Force necessary to deform 1'' 1018 shaft roughly 20,000lbs.

Force necessary to deform 1'' 4140 ht shaft roughley 40,000lbs.

Primary suplier of energy grandsons body hitting harness.



Build some kick rails.
 
I take it this is not a competition go-kart required to use a spec axle? It's presumably driven by a chain pulling a gear, said gear bolted to a mount of some kind? (Usually keyed at least on a shifter kart)
 
OK. Remember that diameter is your friend - so if the bearing blocks allow, going to a larger diameter should help. And of course at some point the axle stops bending and you wreck the frame instead.... (:-)
 
...1144SP, for example, looks great based on yield and tensile, but in practice is fairly brittle so it would be a poor choice for an axle...Mike

It's only "brittle" in the sense that the band between yield and tensile is fairly narrow, but with a yield of 100,000 PSI a lot of other bars are gonna be pretzels long before that point.

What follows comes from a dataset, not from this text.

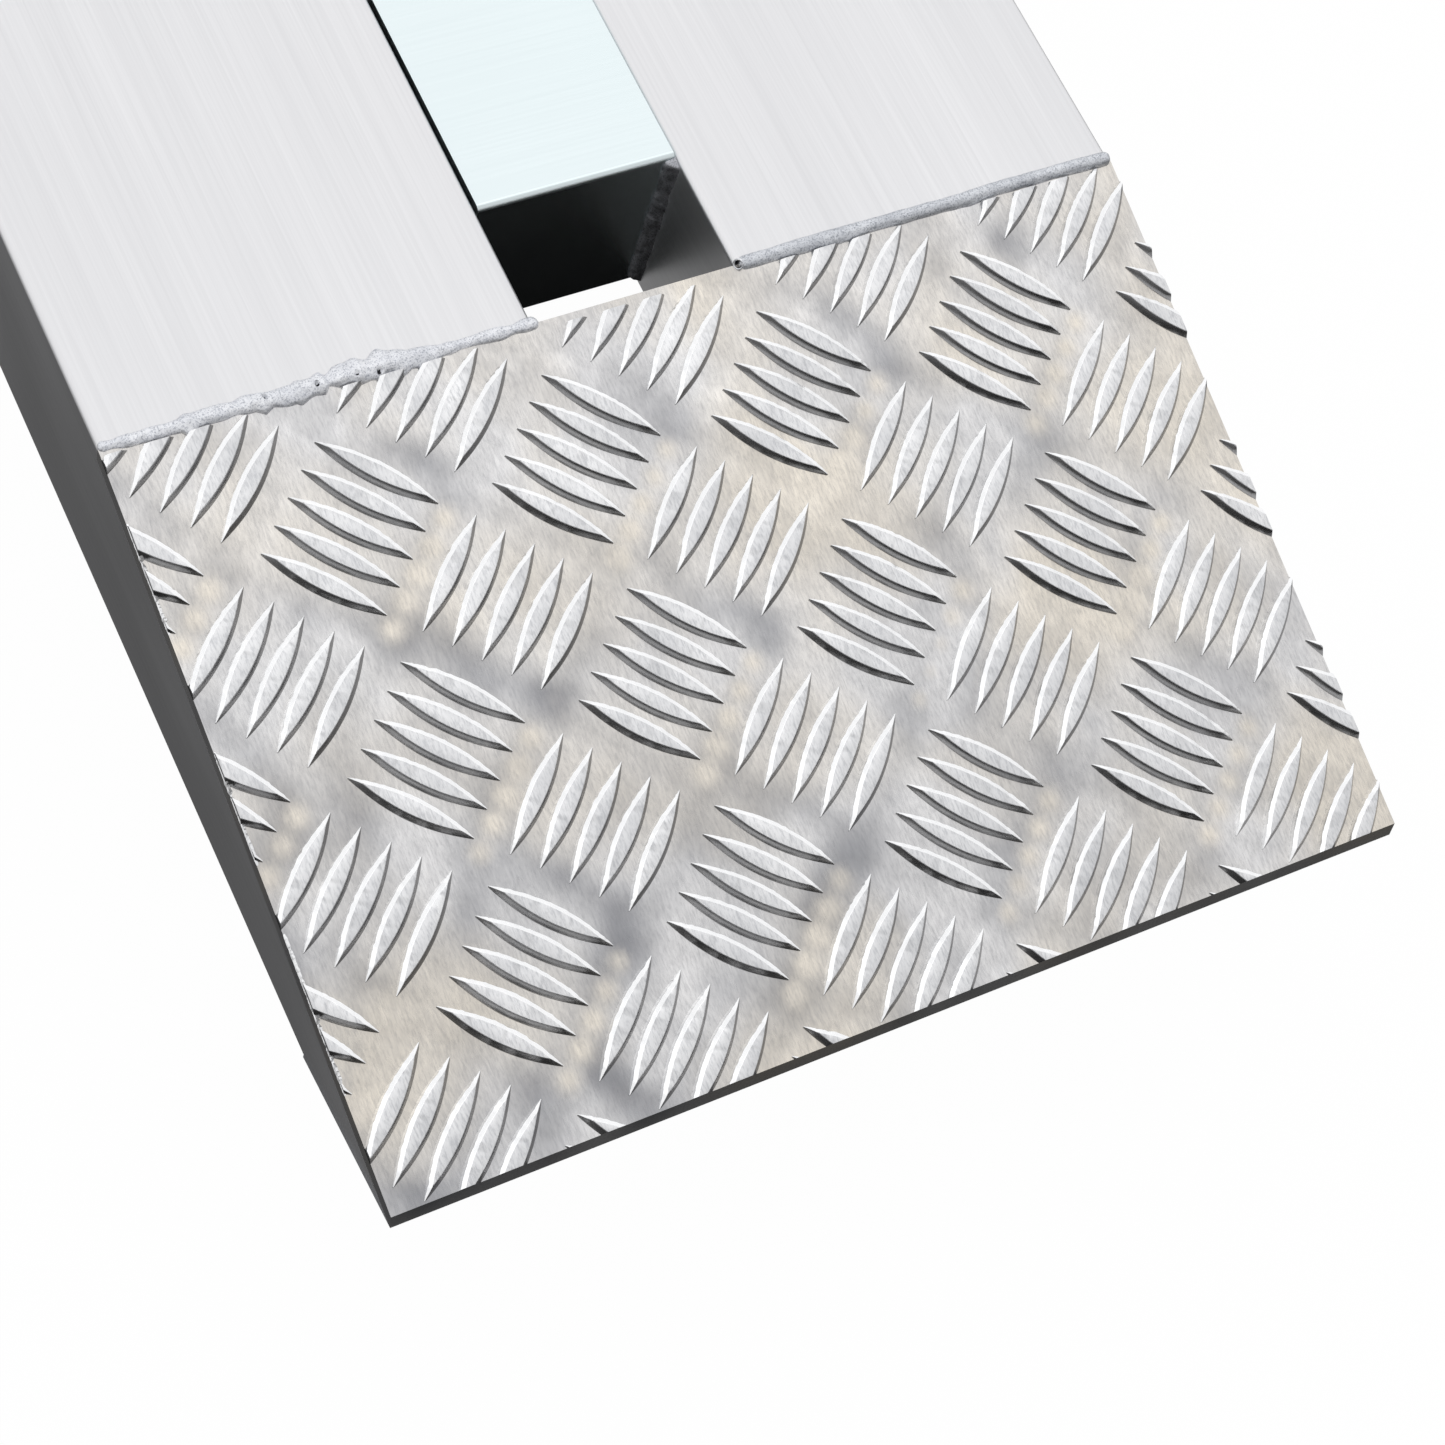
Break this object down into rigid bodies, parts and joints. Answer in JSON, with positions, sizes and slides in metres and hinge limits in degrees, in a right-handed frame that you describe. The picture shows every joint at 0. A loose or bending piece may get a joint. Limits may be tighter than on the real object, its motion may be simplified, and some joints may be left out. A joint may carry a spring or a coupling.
{
  "type": "folding loading ramp",
  "caption": "Two-section folding loading ramp: twin box rails with cross-tube rungs, a sloping tread toe, a tread lip, underside hinges and a swing latch.",
  "frame": {"origin": "middle of the ramp's width and length, on the fold line, at the height of the hinge knuckles' underside", "axes": "+X across the ramp, +Y up the ramp from toe to lip, +Z out of the driving surface, with the ramp open and level"},
  "size_m": [0.25, 2, 0.0717],
  "materials": {
    "rail_aluminium": "extruded, brushed lengthwise",
    "rung_aluminium": "extruded, brushed along the tube",
    "plate_aluminium": "mill, sawn edges",
    "tread_aluminium": "rolled five-bar tread, mottled mill finish",
    "weld_metal": "as welded",
    "zinc_steel": "zinc plated",
    "fastener_steel": "zinc plated, turned",
    "rubber": "moulded, matt"
  },
  "bodies": {
    "lower_ramp": {"lower_rail_left": "rail_aluminium", "lower_rail_right": "rail_aluminium", "lower_rung_1": "rung_aluminium", "lower_rung_2": "rung_aluminium", "lower_rung_3": "rung_aluminium", "lower_rung_4": "rung_aluminium", "toe_tread_plate": "tread_aluminium", "toe_sole_plate": "plate_aluminium", "lower_butt_plate": "plate_aluminium", "toe_plate_welds": "weld_metal", "lower_rung_welds": "weld_metal", "lower_hinge_leaf_left": "zinc_steel", "lower_hinge_leaf_right": "zinc_steel", "lower_backing_plate_left": "zinc_steel", "lower_backing_plate_right": "zinc_steel", "lower_hinge_screws": "fastener_steel", "hinge_pin_left": "fastener_steel", "hinge_pin_right": "fastener_steel", "hinge_pin_washers": "fastener_steel", "hinge_pin_nuts": "fastener_steel", "latch_pivot_stud": "fastener_steel", "latch_washer": "fastener_steel", "latch_nut": "fastener_steel"},
    "upper_ramp": {"upper_rail_left": "rail_aluminium", "upper_rail_right": "rail_aluminium", "upper_rung_1": "rung_aluminium", "upper_rung_2": "rung_aluminium", "upper_rung_3": "rung_aluminium", "upper_rung_4": "rung_aluminium", "lip_tread_plate": "tread_aluminium", "tailgate_stop_plate": "plate_aluminium", "upper_butt_plate": "plate_aluminium", "lip_plate_welds": "weld_metal", "upper_rung_welds": "weld_metal", "upper_hinge_leaf_left": "zinc_steel", "upper_hinge_leaf_right": "zinc_steel", "upper_backing_plate_left": "zinc_steel", "upper_backing_plate_right": "zinc_steel", "upper_hinge_screws": "fastener_steel", "catch_stud": "fastener_steel", "lip_pad_left": "rubber", "lip_pad_right": "rubber", "lip_pad_screws": "fastener_steel", "bumpers": "rubber", "bumper_screws": "fastener_steel"},
    "transit_latch": {"latch_hook": "zinc_steel"}
  },
  "joints": [
    {"name": "fold", "type": "hinge", "parent": "lower_ramp", "child": "upper_ramp", "pos_m": [0, 0, 0.01], "axis": [-1, 0, 0], "range_deg": [0, 180]},
    {"name": "latch_swing", "type": "hinge", "parent": "lower_ramp", "child": "transit_latch", "pos_m": [0.0215, -0.672, 0.0345], "axis": [-1, 0, 0], "range_deg": [0, 90]}
  ]
}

I see his real problem as that 6 inch overhang which nobody has mentioned. He'd do better to put some support out at the ends.
 
It's only "brittle" in the sense that the band between yield and tensile is fairly narrow, but with a yield of 100,000 PSI a lot of other bars are gonna be pretzels long before that point.

I see his real problem as that 6 inch overhang which nobody has mentioned. He'd do better to put some support out at the ends.

This will more good than all the other solutions. Get that bearing right up next the wheel. The bending moment varies as the cube of the length.